Aujourd’hui, avec la situation géopolitique actuelle, le message de Deltron trouve un nouvel écho et une illustration évidente : on n’est au courant de ce qui se passe en Afghanistan que par l’intermédiaire des reporters qui y sont. Nous sommes dépendants de leurs décisions et de ce qu’ils veulent bien nous montrer. Gorillaz a fait un morceau sur les événements du 11 septembre, mais je n’y ai pas participé : ils l’ont enregistré le 12 septembre et je ne pouvais pas quitter les Etats-Unis pour les rejoindre en Angleterre. Le morceau a été produit par le collectif hip-hop D12. Je me souviens que le 11 septembre, les événements se sont produits alors qu’on dormait encore sur la Côte Ouest. Le téléphone a commencé à sonner alors que j’étais en plein sommeil, il était 7 heures du matin et j’ai allumé la télé. C’était une expérience surréelle. J’étais à New York deux jours avant et tous mes amis m’ont appelé pour savoir si j’allais bien.
Un des albums importants sur ton label, cette année, a été le nouvel album de The Coup, avec sa pochette incroyablement prémonitoire.

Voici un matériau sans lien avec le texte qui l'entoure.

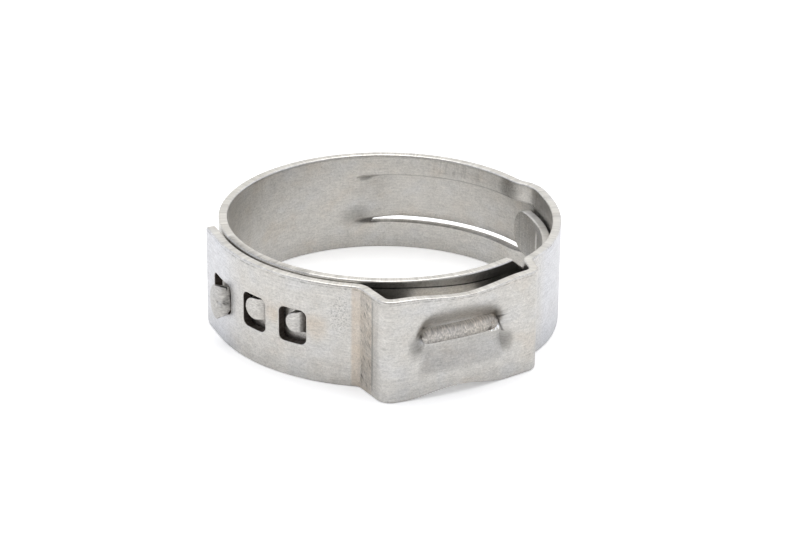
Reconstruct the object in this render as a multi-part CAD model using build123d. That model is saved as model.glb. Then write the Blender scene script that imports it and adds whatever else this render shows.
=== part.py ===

Le 11 septembre précisément, on était censés presser le disque de The Coup. C’était horrible ! Il a fallu tout arrêter à cause de cette pochette. Aux Etats-Unis, la plupart des gens vivent dans l’illusion que tout va bien. J’ai toujours essayé d’aller contre ça, en me tenant au courant de ce qui se passe dans le monde. En plus, comme je voyage énormément, je vois des choses hallucinantes, comme en Jamaïque où les gens se baladent dans la rue avec des armes sous le bras. Ou alors en Irlande, où la tension est permanente : on se demande à tout instant si une bombe ne va pas exploser au coin de la rue. Le monde est beaucoup plus brutal que ne le laisse supposer CNN. Là, les Etats-Unis ont enfin réalisé qu’ils ne sont pas imperméables à ce qui se passe dans le reste du monde.